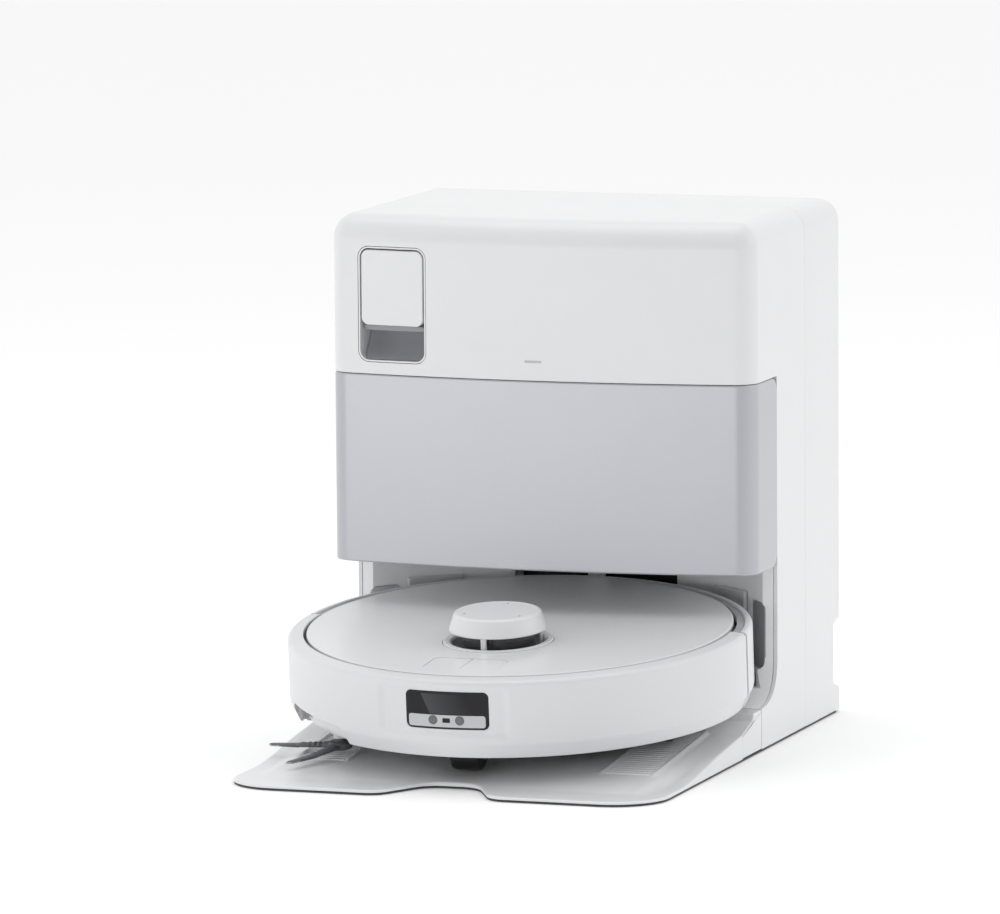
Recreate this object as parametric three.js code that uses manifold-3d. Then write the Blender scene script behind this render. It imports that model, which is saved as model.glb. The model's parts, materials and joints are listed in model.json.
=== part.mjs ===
// A robot vacuum and mop parked in its emptying and washing station.
// Millimetres, +Z up. The robot drives out towards -Y. The origin is on the floor, under the middle of the
// whole object. The robot is modelled level in its own group, which the station's ramp pitches rear up.

import * as THREE from 'three';
import { mergeVertices } from 'three/addons/utils/BufferGeometryUtils.js';
import Module from 'manifold-3d';

const wasm = await Module();
wasm.setup();

// ---- driving dimensions -------------------------------------------------------------------------------

const GAP = 0.4;                        // clearance between neighbouring pieces
const WALL = 3;                         // wall of the station's mouldings

const STATION = { halfWidth: 170, rearY: 243.6, height: 405, cornerY: 11.3, bulge: 16.9, cornerR: 18 };
const SEAM_Y = 146;                     // upright seam between the front shell and the rear cover
const PANEL = { bottom: 137, top: 282.7, rearY: 71.4, cornerR: 12 };
const RAMP = { frontY: -243.6, rearY: -19.3, cornerR: 42, bottom: 1.6, lip: 3.5 };
const TRAY_FRONT_Y = -18.9;             // seam between the ramp and the washing base
const LEG_FOOT_Y = 30.5;                // seam between the washing base and the tower's feet
const RECESS = { y: 221, low: 17, inLow: 24, inHigh: 71, high: 76 };

const PITCH = THREE.MathUtils.degToRad(5.1);
const PARKED = new THREE.Vector3(0, -33.2, 20);   // the robot's contact point when it is parked
const POCKET_R = 190;                   // the bay's concave wall, about the parked robot

const ROBOT = { radius: 176.5, skin: 3.1, bottom: 20, top: 79.5, splitY: 9.6, coverR: 162.2, coverZ: 81 };
const BUMPER_TRAVEL = 2;                // the bumper's stroke; every gap behind it is GAP wider
const TURRET = { y: -51, holeR: 42.4, cupR: 41.8, capR: 37, capTopR: 33, slotTop: 90, top: 104 };
const WHEEL = { x: 115, y: -14, radius: 35, width: 22 };
const CASTER = { y: -131, radius: 13, width: 24, trail: 3 };
const BRUSH = { y: -48, z: 29, radius: 20.5, half: 84 };
const SIDE_BRUSH = { x: -112, y: -100, reach: 57, armAngles: [187, 254] };
const MOP = { x: 68, y: 82, radius: 64, bottom: 3.5, thick: 8 };

const WINDOW = { halfWidth: 32, bottom: 42.7, top: 70.7, cornerR: 4 };
const DRAWER = { left: -145.2, right: -87.3, bottom: 292, top: 381.4, cornerR: 9, split: 320.7 };

const WHITE = [0xf1f2f3, 0.3, 0];
const SATIN = [0xe6e7e9, 0.45, 0];
const PALE = [0xd5d8dc, 0.5, 0];
const PANEL_GREY = [0xb9bec8, 0.28, 0.25];
const SILVER = [0xa9adb3, 0.35, 0.5];
const DARK = [0x2b2c30, 0.35, 0];
const GRAPHITE = [0x56585c, 0.6, 0];
const RUBBER = [0x1d1d1f, 0.85, 0];
const METAL = [0xc0c2c6, 0.3, 0.9];
const BOARD = [0x1f5b3a, 0.6, 0];
const CLOTH = [0xc9ccd0, 0.95, 0];

// ---- solids -------------------------------------------------------------------------------------------

function signedVolume(position, index) {
  const [a, b, c] = [new THREE.Vector3(), new THREE.Vector3(), new THREE.Vector3()];
  let volume = 0;
  for (let i = 0; i < index.length; i += 3) {
    a.fromArray(position, index[i] * 3);
    b.fromArray(position, index[i + 1] * 3);
    c.fromArray(position, index[i + 2] * 3);
    volume += a.dot(b.cross(c)) / 6;
  }
  return volume;
}

// A closed three.js geometry as a solid. Collapsed triangles go, and the faces are turned to point out.
function solid(geometry) {
  geometry.deleteAttribute('normal');
  geometry.deleteAttribute('uv');
  const merged = mergeVertices(geometry, 1e-4);
  const position = new Float32Array(merged.attributes.position.array);
  const source = merged.index.array;
  const kept = [];
  for (let i = 0; i < source.length; i += 3) {
    const [a, b, c] = [source[i], source[i + 1], source[i + 2]];
    if (a !== b && b !== c && c !== a) kept.push(a, b, c);
  }
  if (signedVolume(position, kept) < 0) {
    for (let i = 0; i < kept.length; i += 3) [kept[i], kept[i + 1]] = [kept[i + 1], kept[i]];
  }
  const triVerts = new Uint32Array(kept);
  return new wasm.Manifold(new wasm.Mesh({ numProp: 3, vertProperties: position, triVerts }));
}

const join = (first, ...rest) => rest.reduce((all, one) => all.add(one), first);
const cut = (first, ...rest) => rest.reduce((left, one) => left.subtract(one), first);
const common = (first, ...rest) => rest.reduce((left, one) => left.intersect(one), first);

function block(x0, x1, y0, y1, z0, z1) {
  const geometry = new THREE.BoxGeometry(x1 - x0, y1 - y0, z1 - z0);
  return solid(geometry.translate((x0 + x1) / 2, (y0 + y1) / 2, (z0 + z1) / 2));
}

// An outline from [a, b, radius] corners, each rounded by an arc of its radius.
function outline(corners, segments = 6) {
  const points = [];
  corners.forEach(([a, b, radius = 0], i) => {
    const corner = new THREE.Vector2(a, b);
    const [pa, pb] = corners[(i + corners.length - 1) % corners.length];
    const [na, nb] = corners[(i + 1) % corners.length];
    if (!radius) return points.push(corner);
    const back = new THREE.Vector2(pa, pb).sub(corner).normalize();
    const ahead = new THREE.Vector2(na, nb).sub(corner).normalize();
    const half = Math.acos(THREE.MathUtils.clamp(back.dot(ahead), -1, 1)) / 2;
    const bisector = back.clone().add(ahead).normalize();
    const centre = corner.clone().addScaledVector(bisector, radius / Math.sin(half));
    const start = corner.clone().addScaledVector(back, radius / Math.tan(half)).sub(centre);
    const end = corner.clone().addScaledVector(ahead, radius / Math.tan(half)).sub(centre);
    const turn = Math.atan2(start.cross(end), start.dot(end));
    for (let k = 0; k <= segments; k += 1) {
      const step = start.clone().rotateAround(new THREE.Vector2(), (turn * k) / segments);
      points.push(step.add(centre));
    }
    return points;
  });
  return new THREE.Shape(points);
}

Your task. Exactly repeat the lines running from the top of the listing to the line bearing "71, high: 76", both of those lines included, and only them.

Result.
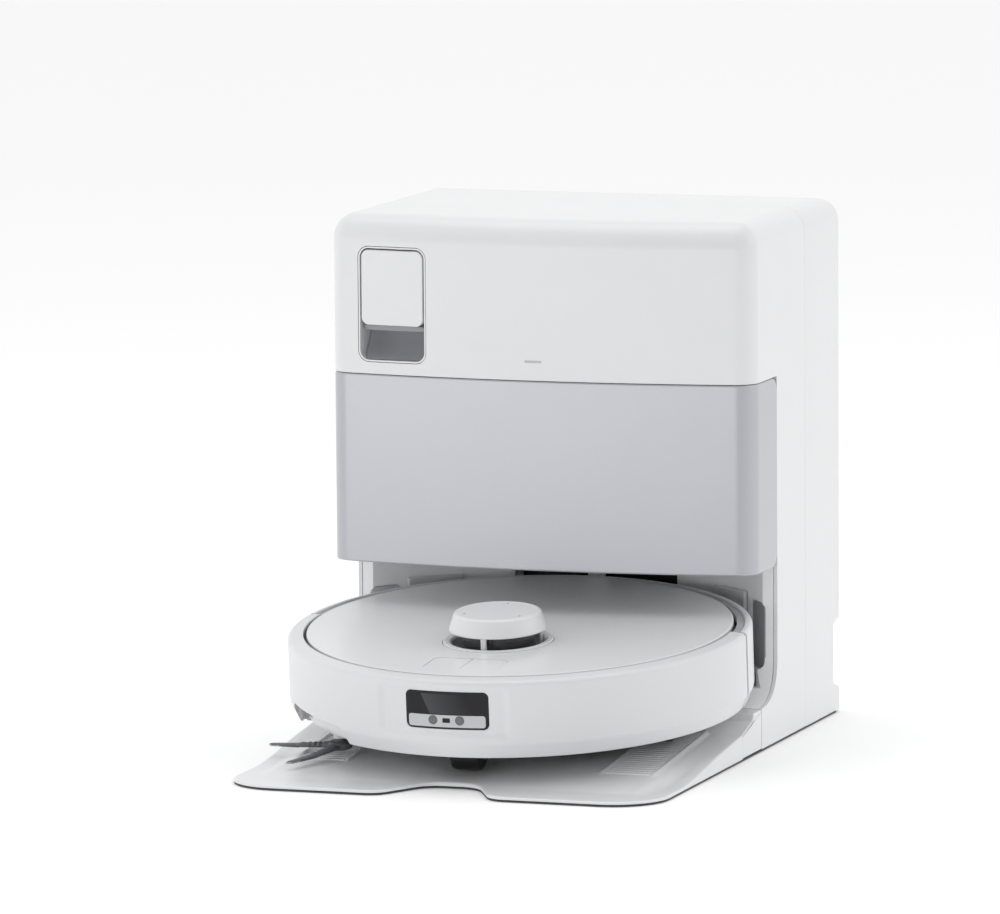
Recreate this object as parametric three.js code that uses manifold-3d. Then write the Blender scene script behind this render. It imports that model, which is saved as model.glb. The model's parts, materials and joints are listed in model.json.
=== part.mjs ===
// A robot vacuum and mop parked in its emptying and washing station.
// Millimetres, +Z up. The robot drives out towards -Y. The origin is on the floor, under the middle of the
// whole object. The robot is modelled level in its own group, which the station's ramp pitches rear up.

import * as THREE from 'three';
import { mergeVertices } from 'three/addons/utils/BufferGeometryUtils.js';
import Module from 'manifold-3d';

const wasm = await Module();
wasm.setup();

// ---- driving dimensions -------------------------------------------------------------------------------

const GAP = 0.4;                        // clearance between neighbouring pieces
const WALL = 3;                         // wall of the station's mouldings

const STATION = { halfWidth: 170, rearY: 243.6, height: 405, cornerY: 11.3, bulge: 16.9, cornerR: 18 };
const SEAM_Y = 146;                     // upright seam between the front shell and the rear cover
const PANEL = { bottom: 137, top: 282.7, rearY: 71.4, cornerR: 12 };
const RAMP = { frontY: -243.6, rearY: -19.3, cornerR: 42, bottom: 1.6, lip: 3.5 };
const TRAY_FRONT_Y = -18.9;             // seam between the ramp and the washing base
const LEG_FOOT_Y = 30.5;                // seam between the washing base and the tower's feet
const RECESS = { y: 221, low: 17, inLow: 24, inHigh: 71, high: 76 };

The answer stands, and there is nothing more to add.